Dating executive women also requires some rethinking of male-females roles on the part of men, Cathcart said. “As men, right or wrong, we are often led to believe that our woman should place us above her work, while we don’t have such requirements. There is a certain power in saying, ‘girl you know I gotta work.’ Hearing it the other way around, not so good.”
The bottom line is men who are dating ultra achieving women need to be secure. “The main and most important challenge men face when trying to date or sustain a relationship with a busy female executive is them not knowing themselves — accepting themselves and their insecurities and doing the same for the female they are interacting with–exec or not,” said costume designer/Image and fashion stylist Sybil Pennix.
Laird once dated a man who felt in over his head when it came to her career. “I attend a lot of special events, including galas. One man who I was seeing didn’t feel comfortable going to those sort of things and backed out of going to one at the last minute. When I tried to find out the problem he sent me a ‘tell off’ text saying that I needed to be with someone rich and famous or someone who would be impressed with my activities because he wasn’t.”
On the flip side, women also have to be as self-assured in their personal life as in their professional life. “Know you and be you.

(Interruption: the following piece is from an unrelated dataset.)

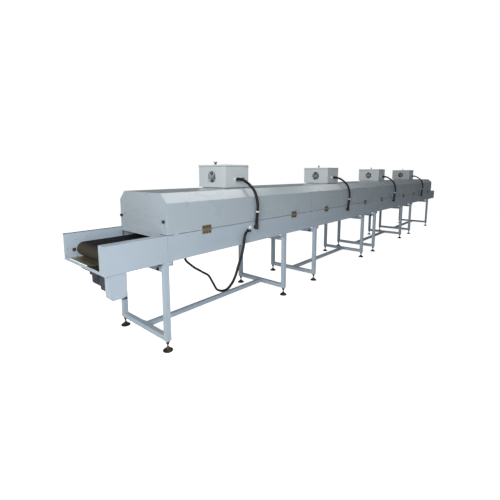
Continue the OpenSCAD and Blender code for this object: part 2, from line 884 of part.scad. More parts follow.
module lamp_bank(i) {
    x0 = module_x(i) + reflector_in;
    length = module_len - 2 * reflector_in;
    z0 = hood_z0 + reflector_h;
    z1 = z0 + reflector_fold;
    y1 = hood_y - hood_wall;
    lamp_z = z0 + lamp_drop / 2;
    color("Gainsboro") {
        difference() {
            block([x0, -y1, z0], [x0 + length, y1, z1]);
            block([x0 - over, -y1 + reflector_t, z0 - over], [x0 + length + over, y1 - reflector_t, z1 - reflector_t]);
            for (k = [0 : lamps - 1], s = [-1, 1])
                bar_y(x0 + (k + 0.5) * length / lamps, s > 0 ? y1 - reflector_t - over : -y1 - over, lamp_z,
                      lamp_r + rest_gap, reflector_t + 2 * over, 24);
        }
        for (k = [0 : lamps - 1]) {
            x = x0 + (k + 0.5) * length / lamps;
            y_cap = y1 - reflector_t - rest_gap;
            union() {
                bar_y(x, -y1 + rest_gap, lamp_z, lamp_r, 2 * (y1 - rest_gap), 24);
                bar_y(x, -y_cap, lamp_z, cap_r, cap_len, 24);
                bar_y(x, y_cap - cap_len, lamp_z, cap_r, cap_len, 24);
            }
        }
    }
}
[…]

Love you and all the rest will be taken care of. A man to date or be in a relationship with is just the cherry on top,” Pennix said. “The only dating challenge I have dealt with is not truly knowing myself and what I truly want and not compromising on that. I have dealt with that by prayer, getting quiet and working on myself and letting the other person I am dealing with do the same. It is not my place to change, correct or grow anyone but myself.”